Let us define the compound Poisson process $$Y_{N_t}=a+\sum_{n=1}^{N_t}X_n$$ where $X_n \sim f(x)$ such that $\langle X_n \rangle > 0$ $\forall n$ and $N_t$ is an independent Poisson random variable of parameter $\lambda t$. I want to study the survival probability above $0$ at infinite time $\mathbb{P}(Y_{N_t}\geq0, \; \forall t\;|\;a)=S(a)$. This turns out to be very similar to the Cramér-Lundberg model for ruin / collective risk theory: $$\tilde{Y}_{N_t}=a+ct-\sum_{n=1}^{N_t}\tilde{X}_n \quad \text{where } \langle \tilde{X}_n \rangle > 0$$ for which we know some asymptotic estimations (cf. intro here) of the ruin probability (complementary to the survival). I wonder if we could define $$X_n=cT_n-\tilde{X}_n \quad \text{where } T_n \sim \lambda e^{-\lambda t}\; t>0$$ to use the result of the Cramér-Lundberg model for the random walk (which looks different because $T_n$ is certainly not independent of $N_t$).

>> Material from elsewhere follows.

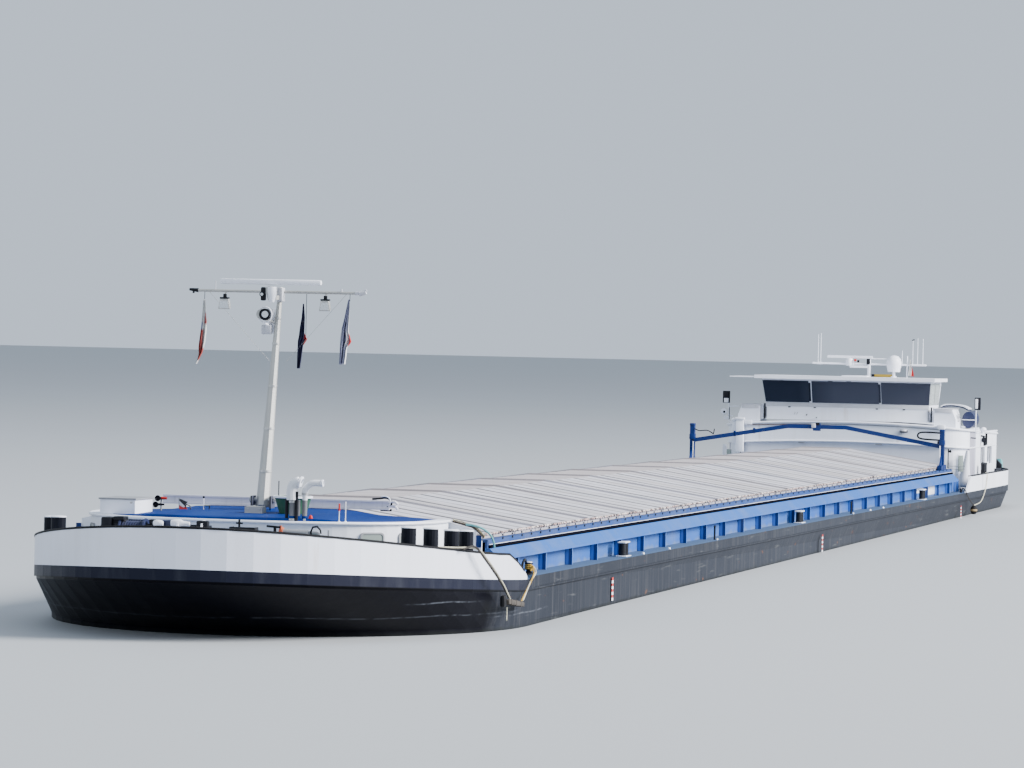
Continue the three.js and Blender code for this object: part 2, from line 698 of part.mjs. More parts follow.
function makeWheelhouse() {
  const { wall, floor, sill, head, eaves, mullion, half, aft, fore } = WHEELHOUSE;
  const lower = cut(
    prismZ(cabPlan(0), [floor - 4, sill]),
    prismZ(cabPlan(wall), [floor + 2, sill + 10]),
  );
  const upper = cut(
    prismZ(cabPlan(0), [sill, eaves], 1, cabBend),
    prismZ(cabPlan(wall), [sill - 1, eaves + 1], 1, cabBend),
  );
  const panes = [
    box([fore - 40, fore + 80], [-half + 8, -mullion - 4], [sill + 3, head - 2]),
    box([fore - 40, fore + 80], [-mullion + 4, mullion - 4], [sill + 3, head - 2]),
    box([fore - 40, fore + 80], [mullion + 4, half - 8], [sill + 3, head - 2]),
    box([aft + 12, aft + 136], [-half - 40, half + 40], [sill + 3, head - 2]),
    box([aft + 146, fore - 12], [-half - 40, half + 40], [sill + 3, head - 2]),
    box([aft - 10, aft + 20], [40, half - 12], [sill + 3, head - 2]),
    box([aft - 10, aft + 20], [-half + 12, -80], [sill + 3, head - 2]),
    box([aft - 10, aft + 20], CAB_DOOR.y, CAB_DOOR.z),
  ];
  return cut(join(lower, upper), ...panes);
}

function makeCabGlass() {
  const { wall, sill, head, aft } = WHEELHOUSE;
  const ring = cut(
    prismZ(cabPlan(wall + GAP), [sill + 1, head], 1, cabBend),
    prismZ(cabPlan(wall + GAP + 2), [sill - 1, head + 1], 1, cabBend),
  );
  return ring.subtract(box([aft - 10, aft + 20], [CAB_DOOR.y[0] - 6, CAB_DOOR.y[1] + 6], [690, 800]));
}

// On the wheelhouse roof: where along the ship, then where across it, and the half length of the yard
const ROOF_GEAR = { x: -4130, mast: 52, dome: 156, scanner: -29, yard: 236 };

function makeCabRoof() {
  const { eaves, roof } = WHEELHOUSE;
  const { x, mast, dome, scanner, yard } = ROOF_GEAR;
  const plate = box([-4186, -3805], [-373, 373], [eaves + GAP, roof]);
  const shelf = box([-4100, -3850], [-484, -365], [eaves + 3, eaves + 7]);
  const post = bar([x, mast, roof - 1], [x, mast, 881], 7, 7, 12);
  const spar = bar([x, mast - yard, 860], [x, mast + yard, 860], 4, 4, 8);
  const gearbox = join(
    box([x - 12, x + 12], [scanner - 15, scanner + 15], [853, 876]),
    box([x - 6, x + 6], [scanner, mast], [844, 854]),
    bar([x, scanner, 875], [x, scanner, 880], 8, 8, 12),
  );
  const ball = new THREE.SphereGeometry(31, 16, 8);
  ball.translate(x, dome, 868);
  const drum = bar([x, dome, 830], [x, dome, 868], 26, 31, 16);
  const stem = bar([x, dome, roof - 1], [x, dome, 832], 6, 6, 8);
  return join(plate, shelf, post, spar, gearbox, solid(ball), drum, stem);
}

function makeCabDoor() {
  const { y, z } = CAB_DOOR;
  return box([WHEELHOUSE.aft - 1, WHEELHOUSE.aft + 2], [y[0] + GAP, y[1] - 1.5], [z[0] + 1.5, z[1] - 1.5]);
}

function makeRam() {
  return bar([COLUMN.x, 0, COLUMN.ramFoot], [COLUMN.x, 0, WHEELHOUSE.floor - 4 - GAP], COLUMN.ram, undefined, 24);
}

// Screw and rudders

function makeScrew() {
  const hub = bar([SCREW.x + 30 - GAP, 0, SCREW.z], [SCREW.x - 26, 0, SCREW.z], 14, 10);
  const blade = new THREE.CylinderGeometry(24, 12, SCREW.radius - 8, 12);
  blade.scale(0.14, 1, 1);
  blade.rotateY(0.6);
  blade.translate(0, (SCREW.radius + 8) / 2, 0);
  let screw = hub;
  for (let i = 0; i < 4; i += 1) {
    const turned = blade.clone();
    turned.rotateX((i * Math.PI) / 2);
    turned.translate(SCREW.x, 0, SCREW.z);
    screw = screw.add(solid(turned));
  }
  return screw;
}

function makeRudder(y) {
  const { x, low, high, chord, ahead, stock } = RUDDER;
  const plan = [
    [x + ahead, y], [x + ahead - 10, y + 7], [x, y + 8], [x - chord + ahead, y],
    [x, y - 8], [x + ahead - 10, y - 7],
  ];
  return join(prismZ(plan, [low, high]), bar([x, y, high - 5], [x, y, 240], stock));
}

const hull = makeHull();
add("hull_bow", hullSection(hull, [SECTIONS.fore + GAP, BEYOND]), HULL_GREY);
add("hull_hold", hullSection(hull, [SECTIONS.aft, SECTIONS.fore]), HULL_GREY);
add("hull_stern", hullSection(hull, [-BEYOND, SECTIONS.aft - GAP]), HULL_GREY);
add("bow_bulwark", makeBowBulwark(), WHITE);
add("stern_bulwark", makeSternBulwark(), WHITE);
add("coaming_port", makeSideCoaming(), BLUE);
add("coaming_starboard", mirrored(makeSideCoaming()), BLUE);
add("coaming_fore", makeForeBulkhead([HOLD.fore + 4, HOLD.fore + 10]), WHITE);
add("coaming_aft", makeEndCoaming([HOLD.aft - 10, HOLD.aft - 4]), BLUE);

const pitch = (HOLD.fore - HOLD.aft) / COVERS.count;
for (let i = 0; i < COVERS.count; i += 1) {
  const fore = HOLD.fore - i * pitch - COVERS.gap / 2;
  const number = String(i + 1).padStart(2, "0");
  add(`hatch_cover_${number}`, makeCover([fore - pitch + COVERS.gap, fore]), COVER_GREY);
}

add("hatch_crane", makeGantry(), DEEP_BLUE);
add("fore_cabin", makeForeCabin(), WHITE);
add("fore_cabin_roof", makeForeRoof(), DEEP_BLUE);
add("gangplank", makeGangplank(), ALUMINIUM);
add("refuse_bin", makeBin(), GREEN);
add("deck_locker", makeLocker(), WHITE);
add("deck_locker_lid", makeLockerLid(), WHITE);
add("bow_mast", makeMast(), ALUMINIUM, { metal: 0.7 });
add("bow_scanner", makeScanner(SCANNER.x, SCANNER.y, [SCANNER.low, SCANNER.high], SCANNER.half), WHITE);
for (const winch of WINCHES) {
  add(`anchor_winch_${winch.side}`, makeWinchFrame(winch), BLACK);
  add(`winch_drum_${winch.side}`, makeWinchDrum(winch), WHITE);
}
add("deckhouse", makeDeckhouse(), WHITE);
add("deckhouse_roof", makeHouseRoof(), WHITE);
add("deckhouse_door", makeHouseDoor(), WHITE);
add("lift_column", makeColumn(), ALUMINIUM);
add("lift_ram", makeRam(), ALUMINIUM, { metal: 0.8, rough: 0.3 });
add("wheelhouse", makeWheelhouse(), WHITE);
add("wheelhouse_glass", makeCabGlass(), GLASS, { rough: 0.1, metal: 0 });
add("wheelhouse_roof", makeCabRoof(), WHITE);
add("wheelhouse_door", makeCabDoor(), WHITE);
add("roof_scanner", makeScanner(ROOF_GEAR.x, ROOF_GEAR.scanner, [880.3, 894], 94), WHITE);
add("screw", makeScrew(), BRONZE, { metal: 0.9, rough: 0.35 });
add("rudder_port", makeRudder(RUDDER.y), BLACK);
add("rudder_starboard", makeRudder(-RUDDER.y), BLACK);

export default barge;
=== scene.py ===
"""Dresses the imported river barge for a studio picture: paint, ropes, lamps, flags and fittings."""

import math
import random

import bmesh
import bpy
from mathutils import Matrix, Vector


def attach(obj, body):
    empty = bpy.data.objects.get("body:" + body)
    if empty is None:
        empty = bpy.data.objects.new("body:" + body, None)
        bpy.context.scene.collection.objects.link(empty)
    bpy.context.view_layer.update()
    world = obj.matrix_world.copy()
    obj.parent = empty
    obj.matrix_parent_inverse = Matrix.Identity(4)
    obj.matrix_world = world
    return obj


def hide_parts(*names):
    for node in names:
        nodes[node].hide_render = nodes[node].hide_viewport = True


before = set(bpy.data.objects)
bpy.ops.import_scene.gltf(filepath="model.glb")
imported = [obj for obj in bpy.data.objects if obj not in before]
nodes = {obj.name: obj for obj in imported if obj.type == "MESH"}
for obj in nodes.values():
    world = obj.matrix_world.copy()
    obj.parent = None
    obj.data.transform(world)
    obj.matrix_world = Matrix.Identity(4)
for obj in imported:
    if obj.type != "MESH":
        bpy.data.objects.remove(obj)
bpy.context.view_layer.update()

MM = 0.001  # the shapes below are worked out in millimetres
WATERLINE = 253  # amidships
TRIM = 0.0025  # the barge floats this much deeper aft, for each unit of length

# The camera's place and the three directions of its view, in metres
CAMERA_PLACE = (15.65, 3.0952, 0.9181)
CAMERA_RIGHT = (-0.22498382, 0.97410807, 0.02226545)
CAMERA_UP = (-0.00347243, -0.02365274, 0.9997142)
CAMERA_AHEAD = (-0.97435631, -0.2248422, -0.008704)
LENS, SENSOR = 168.8, 36.0

# Hull lines, as in the frame
BOW_START, BOW_REACH, BOW_EDGE, BOW_RISE, BOW_EASE = 4500, 1000, 354, 47, 4420
DECK, HALF_BEAM, HALF_LENGTH = 360, 572.5, 5500
STERN_START, STERN_REACH = -4610, 890
STERN_TOP = 423
RAIL_FOOT, RAIL_CURVE = 4510, 4664
RAIL_LOW, RAIL_HIGH, RAIL_RISE = 362, 421, 74  # the bow bulwark's top: at its foot, where it curves, and from there


def deck_line(x):
    if x < BOW_EASE:
        return DECK
    if x < BOW_START:
        return DECK + (BOW_EDGE - DECK) * (x - BOW_EASE) / (BOW_START - BOW_EASE)
    return BOW_EDGE + BOW_RISE * ((x - BOW_START) / BOW_REACH) ** 1.15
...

This question is a reformulation of some aspects of these related questions: 1 and 2 where we have set a renewal equation for $S(a)$. I find in this paper a quite different renewal equation for the risk model (p. 67) which suggests that the solution is different, of course. But I would expect the same asymptotic. Any comment about this would be appreciated.
EDIT :
The function $f$ can be any distribution, but I am first interested in pdf of the form $f=\sum_{i=0}^n a_i \delta_{+c_i}+b_i \delta_{-c_i}$.
The motivation for this would be to estimate the first moment of the cdf in $a$ from $f$.